_SOURCE MATERIAL_

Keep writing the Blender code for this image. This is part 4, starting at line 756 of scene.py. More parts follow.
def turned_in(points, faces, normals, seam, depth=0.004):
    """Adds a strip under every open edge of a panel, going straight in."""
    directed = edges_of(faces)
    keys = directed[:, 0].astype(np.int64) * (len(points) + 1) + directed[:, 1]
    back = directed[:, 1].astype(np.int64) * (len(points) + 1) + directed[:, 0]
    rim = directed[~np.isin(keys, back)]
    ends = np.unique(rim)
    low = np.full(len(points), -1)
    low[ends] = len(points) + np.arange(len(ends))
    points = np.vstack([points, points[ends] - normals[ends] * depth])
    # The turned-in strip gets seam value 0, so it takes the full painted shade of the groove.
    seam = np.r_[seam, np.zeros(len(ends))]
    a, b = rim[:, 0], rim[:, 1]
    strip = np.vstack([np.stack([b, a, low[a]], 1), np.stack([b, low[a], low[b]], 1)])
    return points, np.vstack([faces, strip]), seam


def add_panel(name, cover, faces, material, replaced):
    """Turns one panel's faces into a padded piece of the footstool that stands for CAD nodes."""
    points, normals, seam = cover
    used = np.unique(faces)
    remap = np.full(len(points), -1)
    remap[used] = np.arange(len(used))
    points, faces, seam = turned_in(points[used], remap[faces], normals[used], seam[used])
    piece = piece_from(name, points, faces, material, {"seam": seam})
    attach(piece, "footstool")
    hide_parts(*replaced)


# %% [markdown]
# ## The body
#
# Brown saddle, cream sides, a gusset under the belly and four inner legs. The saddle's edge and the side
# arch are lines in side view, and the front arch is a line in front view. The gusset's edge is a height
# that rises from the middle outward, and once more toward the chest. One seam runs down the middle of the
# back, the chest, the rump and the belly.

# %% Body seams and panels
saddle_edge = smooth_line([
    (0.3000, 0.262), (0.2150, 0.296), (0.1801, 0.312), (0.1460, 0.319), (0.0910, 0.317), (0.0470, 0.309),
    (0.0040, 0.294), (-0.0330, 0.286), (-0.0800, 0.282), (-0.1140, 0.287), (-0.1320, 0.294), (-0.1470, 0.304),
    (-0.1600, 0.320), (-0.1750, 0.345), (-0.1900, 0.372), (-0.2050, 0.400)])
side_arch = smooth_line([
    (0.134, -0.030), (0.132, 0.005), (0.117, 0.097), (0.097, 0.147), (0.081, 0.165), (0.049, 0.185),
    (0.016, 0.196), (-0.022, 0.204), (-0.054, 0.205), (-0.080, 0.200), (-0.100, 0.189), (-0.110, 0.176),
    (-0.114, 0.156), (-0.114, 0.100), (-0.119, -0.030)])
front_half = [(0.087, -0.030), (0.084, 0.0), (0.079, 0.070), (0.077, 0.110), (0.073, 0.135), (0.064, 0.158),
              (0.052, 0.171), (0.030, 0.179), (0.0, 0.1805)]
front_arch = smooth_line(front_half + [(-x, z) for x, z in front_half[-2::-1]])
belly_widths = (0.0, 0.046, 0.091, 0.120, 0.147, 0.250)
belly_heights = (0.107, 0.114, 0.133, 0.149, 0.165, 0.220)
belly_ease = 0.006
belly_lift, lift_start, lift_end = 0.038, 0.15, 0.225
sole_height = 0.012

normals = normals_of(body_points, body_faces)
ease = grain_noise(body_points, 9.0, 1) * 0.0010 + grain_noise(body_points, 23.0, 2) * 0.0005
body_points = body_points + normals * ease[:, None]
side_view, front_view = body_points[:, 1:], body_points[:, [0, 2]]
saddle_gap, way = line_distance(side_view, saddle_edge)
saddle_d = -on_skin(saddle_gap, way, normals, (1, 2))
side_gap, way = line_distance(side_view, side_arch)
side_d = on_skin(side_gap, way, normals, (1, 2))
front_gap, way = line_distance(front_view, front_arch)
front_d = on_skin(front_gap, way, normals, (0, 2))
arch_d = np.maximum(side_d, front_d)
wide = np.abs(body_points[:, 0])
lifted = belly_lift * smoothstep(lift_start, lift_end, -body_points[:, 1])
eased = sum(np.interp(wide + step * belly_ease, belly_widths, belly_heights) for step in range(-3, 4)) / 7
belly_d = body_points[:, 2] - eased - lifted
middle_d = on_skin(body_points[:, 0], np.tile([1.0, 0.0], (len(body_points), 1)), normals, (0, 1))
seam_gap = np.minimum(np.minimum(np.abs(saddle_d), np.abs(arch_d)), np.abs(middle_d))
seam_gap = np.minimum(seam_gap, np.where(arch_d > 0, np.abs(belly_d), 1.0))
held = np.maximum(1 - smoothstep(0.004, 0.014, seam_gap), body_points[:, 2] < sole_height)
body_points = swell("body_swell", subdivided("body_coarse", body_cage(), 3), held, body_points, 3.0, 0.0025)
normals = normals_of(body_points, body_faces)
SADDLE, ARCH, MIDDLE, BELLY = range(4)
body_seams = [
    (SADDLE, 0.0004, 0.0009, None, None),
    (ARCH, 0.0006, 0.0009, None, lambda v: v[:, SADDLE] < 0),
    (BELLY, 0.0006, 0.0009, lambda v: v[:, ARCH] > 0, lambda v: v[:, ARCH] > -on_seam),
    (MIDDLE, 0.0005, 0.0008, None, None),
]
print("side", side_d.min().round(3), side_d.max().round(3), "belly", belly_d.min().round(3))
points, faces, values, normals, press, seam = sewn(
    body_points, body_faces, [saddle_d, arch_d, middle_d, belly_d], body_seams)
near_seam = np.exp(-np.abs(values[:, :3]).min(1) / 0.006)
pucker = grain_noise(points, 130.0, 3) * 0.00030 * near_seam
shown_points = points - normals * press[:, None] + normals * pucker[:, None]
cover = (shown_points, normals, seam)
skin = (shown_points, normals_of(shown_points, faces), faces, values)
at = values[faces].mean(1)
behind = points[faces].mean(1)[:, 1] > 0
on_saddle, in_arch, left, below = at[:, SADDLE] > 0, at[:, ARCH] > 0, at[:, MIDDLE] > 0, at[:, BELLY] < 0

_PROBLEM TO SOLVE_
Write the data back out verbatim.

_SOLUTION FOR THIS EXERCISE_
Keep writing the Blender code for this image. This is part 4, starting at line 756 of scene.py. More parts follow.
def turned_in(points, faces, normals, seam, depth=0.004):
    """Adds a strip under every open edge of a panel, going straight in."""
    directed = edges_of(faces)
    keys = directed[:, 0].astype(np.int64) * (len(points) + 1) + directed[:, 1]
    back = directed[:, 1].astype(np.int64) * (len(points) + 1) + directed[:, 0]
    rim = directed[~np.isin(keys, back)]
    ends = np.unique(rim)
    low = np.full(len(points), -1)
    low[ends] = len(points) + np.arange(len(ends))
    points = np.vstack([points, points[ends] - normals[ends] * depth])
    # The turned-in strip gets seam value 0, so it takes the full painted shade of the groove.
    seam = np.r_[seam, np.zeros(len(ends))]
    a, b = rim[:, 0], rim[:, 1]
    strip = np.vstack([np.stack([b, a, low[a]], 1), np.stack([b, low[a], low[b]], 1)])
    return points, np.vstack([faces, strip]), seam


def add_panel(name, cover, faces, material, replaced):
    """Turns one panel's faces into a padded piece of the footstool that stands for CAD nodes."""
    points, normals, seam = cover
    used = np.unique(faces)
    remap = np.full(len(points), -1)
    remap[used] = np.arange(len(used))
    points, faces, seam = turned_in(points[used], remap[faces], normals[used], seam[used])
    piece = piece_from(name, points, faces, material, {"seam": seam})
    attach(piece, "footstool")
    hide_parts(*replaced)


# %% [markdown]
# ## The body
#
# Brown saddle, cream sides, a gusset under the belly and four inner legs. The saddle's edge and the side
# arch are lines in side view, and the front arch is a line in front view. The gusset's edge is a height
# that rises from the middle outward, and once more toward the chest. One seam runs down the middle of the
# back, the chest, the rump and the belly.

# %% Body seams and panels
saddle_edge = smooth_line([
    (0.3000, 0.262), (0.2150, 0.296), (0.1801, 0.312), (0.1460, 0.319), (0.0910, 0.317), (0.0470, 0.309),
    (0.0040, 0.294), (-0.0330, 0.286), (-0.0800, 0.282), (-0.1140, 0.287), (-0.1320, 0.294), (-0.1470, 0.304),
    (-0.1600, 0.320), (-0.1750, 0.345), (-0.1900, 0.372), (-0.2050, 0.400)])
side_arch = smooth_line([
    (0.134, -0.030), (0.132, 0.005), (0.117, 0.097), (0.097, 0.147), (0.081, 0.165), (0.049, 0.185),
    (0.016, 0.196), (-0.022, 0.204), (-0.054, 0.205), (-0.080, 0.200), (-0.100, 0.189), (-0.110, 0.176),
    (-0.114, 0.156), (-0.114, 0.100), (-0.119, -0.030)])
front_half = [(0.087, -0.030), (0.084, 0.0), (0.079, 0.070), (0.077, 0.110), (0.073, 0.135), (0.064, 0.158),
              (0.052, 0.171), (0.030, 0.179), (0.0, 0.1805)]
front_arch = smooth_line(front_half + [(-x, z) for x, z in front_half[-2::-1]])
belly_widths = (0.0, 0.046, 0.091, 0.120, 0.147, 0.250)
belly_heights = (0.107, 0.114, 0.133, 0.149, 0.165, 0.220)
belly_ease = 0.006
belly_lift, lift_start, lift_end = 0.038, 0.15, 0.225
sole_height = 0.012

normals = normals_of(body_points, body_faces)
ease = grain_noise(body_points, 9.0, 1) * 0.0010 + grain_noise(body_points, 23.0, 2) * 0.0005
body_points = body_points + normals * ease[:, None]
side_view, front_view = body_points[:, 1:], body_points[:, [0, 2]]
saddle_gap, way = line_distance(side_view, saddle_edge)
saddle_d = -on_skin(saddle_gap, way, normals, (1, 2))
side_gap, way = line_distance(side_view, side_arch)
side_d = on_skin(side_gap, way, normals, (1, 2))
front_gap, way = line_distance(front_view, front_arch)
front_d = on_skin(front_gap, way, normals, (0, 2))
arch_d = np.maximum(side_d, front_d)
wide = np.abs(body_points[:, 0])
lifted = belly_lift * smoothstep(lift_start, lift_end, -body_points[:, 1])
eased = sum(np.interp(wide + step * belly_ease, belly_widths, belly_heights) for step in range(-3, 4)) / 7
belly_d = body_points[:, 2] - eased - lifted
middle_d = on_skin(body_points[:, 0], np.tile([1.0, 0.0], (len(body_points), 1)), normals, (0, 1))
seam_gap = np.minimum(np.minimum(np.abs(saddle_d), np.abs(arch_d)), np.abs(middle_d))
seam_gap = np.minimum(seam_gap, np.where(arch_d > 0, np.abs(belly_d), 1.0))
held = np.maximum(1 - smoothstep(0.004, 0.014, seam_gap), body_points[:, 2] < sole_height)
body_points = swell("body_swell", subdivided("body_coarse", body_cage(), 3), held, body_points, 3.0, 0.0025)
normals = normals_of(body_points, body_faces)
SADDLE, ARCH, MIDDLE, BELLY = range(4)
body_seams = [
    (SADDLE, 0.0004, 0.0009, None, None),
    (ARCH, 0.0006, 0.0009, None, lambda v: v[:, SADDLE] < 0),
    (BELLY, 0.0006, 0.0009, lambda v: v[:, ARCH] > 0, lambda v: v[:, ARCH] > -on_seam),
    (MIDDLE, 0.0005, 0.0008, None, None),
]
print("side", side_d.min().round(3), side_d.max().round(3), "belly", belly_d.min().round(3))
points, faces, values, normals, press, seam = sewn(
    body_points, body_faces, [saddle_d, arch_d, middle_d, belly_d], body_seams)
near_seam = np.exp(-np.abs(values[:, :3]).min(1) / 0.006)
pucker = grain_noise(points, 130.0, 3) * 0.00030 * near_seam
shown_points = points - normals * press[:, None] + normals * pucker[:, None]
cover = (shown_points, normals, seam)
skin = (shown_points, normals_of(shown_points, faces), faces, values)
at = values[faces].mean(1)
behind = points[faces].mean(1)[:, 1] > 0
on_saddle, in_arch, left, below = at[:, SADDLE] > 0, at[:, ARCH] > 0, at[:, MIDDLE] > 0, at[:, BELLY] < 0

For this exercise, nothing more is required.